„Als ob er tot wäre”…
Zuweilen erscheinen wunderbare Bücher, die man aber insofern kaum rezensieren kann, weil daraus zwangsläufig ein Essay würde; anders ließe sich auch dieser sehr kluge und facettenreiche Band im Grunde kaum besprechen, worin auf Derridas Die Postkarte geantwortet wird, also gleichsam nicht über ihn, sondern mit ihm sprechend, dennoch um ein Ganzes ringend: essayistisches Glossar entspricht dem paradoxen Anspruch, den man durchaus erfüllte.
Der Band widerlegt dabei Derridas Prognose: „Nach meinem Tod wird nichts mehr übrig bleiben. Ausgenommen das, was in den Pflichtbeständen der Bibliotheken verwaltet wird”, so sagte dieser kurz vor seinem Tod, was Englert in der taz als teilweise eingetreten schildert: „Heute, zehn Jahre nach dem Tod Derridas, der einmal der weltweit meistzitierte Philosoph war, ist es in akademischen Gefilden etwas still um ihn geworden. Das liegt vornehmlich daran, dass sich heillos verschulte Studiengänge unseres Universitätssystems nur schlecht mit seinen rigorosen und artistischen Gedankengängen vertragen.”1 Immerhin im Umfeld des Soziotops der Universität aber hat sein Denken, wie der vorliegende Band beweist, Raum, die „»Dekonstruktion« ist kein Thema für Prüffächer” (Englert), d’accord, aber Universitäten sind manchmal besser als ihr Ruf.

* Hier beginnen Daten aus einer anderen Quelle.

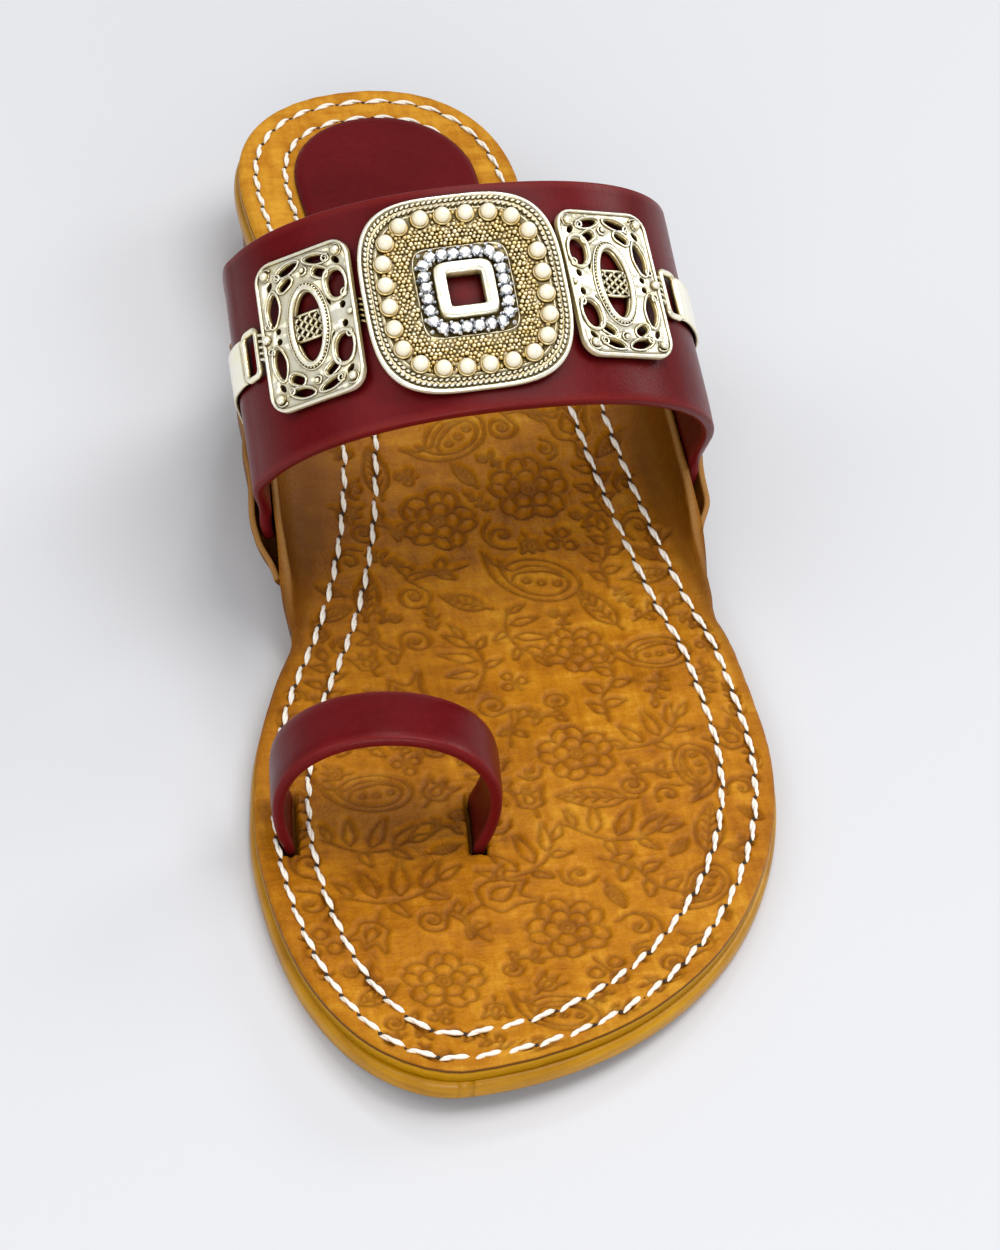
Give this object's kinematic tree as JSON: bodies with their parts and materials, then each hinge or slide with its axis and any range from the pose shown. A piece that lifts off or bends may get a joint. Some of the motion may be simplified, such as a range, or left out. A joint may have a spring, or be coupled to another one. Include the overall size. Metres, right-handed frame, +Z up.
{
  "type": "toe loop sandal",
  "caption": "Flat leather toe-loop sandal for the left foot: stacked leather sole with low heel, wide instep strap held in turned-up ears, and a gold-tone plate chain across the strap.",
  "frame": {"origin": "middle of the sandal's own width and length, on the floor it stands on", "axes": "+Z up; the toe points along -Y; +X is the little-toe side and -X the big-toe side"},
  "size_m": [0.0944, 0.256, 0.0781],
  "materials": {
    "tan_leather": "tooled, satin",
    "edge_leather": "burnished edge",
    "heel_leather": "stacked, satin",
    "maroon_leather": "smooth, semi-gloss",
    "pale_gold": "pale gold plate, polished"
  },
  "bodies": {
    "root": {"outsole": "edge_leather", "heel": "heel_leather", "footbed": "tan_leather", "ear_wall_medial": "tan_leather", "ear_wall_lateral": "tan_leather", "instep_strap": "maroon_leather", "toe_loop": "maroon_leather", "heel_pad": "maroon_leather", "medallion": "pale_gold", "side_plate_medial": "pale_gold", "side_plate_lateral": "pale_gold", "end_coil_medial": "pale_gold", "end_coil_lateral": "pale_gold", "end_ring_medial": "pale_gold", "end_ring_lateral": "pale_gold", "end_tab_medial": "pale_gold", "end_tab_lateral": "pale_gold"}
  },
  "joints": []
}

Auf das Sperrige, das in seiner Resistenz wider nicht nur Verschulung sich bewährt, gehen einige der Beiträge ein, so Peter Zeillinger, der auf das ernste Spiel hinweist, daß zwischen Anführungszeichen und Klammern sich eben keine Aussage finde, das Ganze bei Derrida kein Buch ergebe, ja: nicht einmal ein Ganzes. Auch Pohn-Lauggas schreibt über die Absenz eines Schlüssels.
Auf die genialen Volten, daß und wie bei Derrida gemäß dem Frontispiz einer Schrift aus dem dreizehnten Jahrhundert, das in der Boldleian Library zu Oxford aufbewahrt wird und Grundlage der Umschlagillustration seiner Postkarten (wie auch dieses Bandes) ist, Sokrates plötzlich schreibt, Platon aber das Schreiben irritiert, geht Jochen Hörisch lesenswert ein. Unter anderem auf Amerika als Schauplatz der Dekonstruktion wie auch ihres Verfalls (ist sie doch verschulbar?) bezieht sich Metzger, der als Derridas Übersetzer sehr scharf und mit wunderbarem Verständnis für Derridas Idiomatik diesem in der Tat antwortet – ein tragischer Text, weil er Derrida gewiß Freude gemacht hätte. Die hier erbarmungslose Zeit spielt auch bei Beat Wyss eine Rolle, Schreiben sei diese, doch als zeitlose Zeit:
„Es steht geschrieben, heißt es. Ein Text ist nunc stans, er unterbricht den Zeitfluss […]. Schreiben ist zeitlose, in Buchstaben gefasste Zeit, eine Pause von Zeichen, die schon vorlagen.”
„Als ob er tot wäre”, so schreibt Artur R. Boelderl hingegen seine geistreiche Replik auf Derrida, natürlich mit der sich gleichsam durch die Zeit verändert habenden Schrift As If I Were Dead im Blick, wobei ihm eine ingeniöse Verschlingung von Poesie und Dekonstruktion glückt. Auch Anna Babkas wunderbare Beschreibung der „Krankheit als Leidenschaft am/des Logos als Liebesbrief” ist brillant … und kommt mit Derrida wie alle Beiträger darum zu keinem Ende..
So man auch nicht leicht mit diesem Band, schon gar nicht im Rahmen einer Rezension. Lesenswert, klug, erfreulich.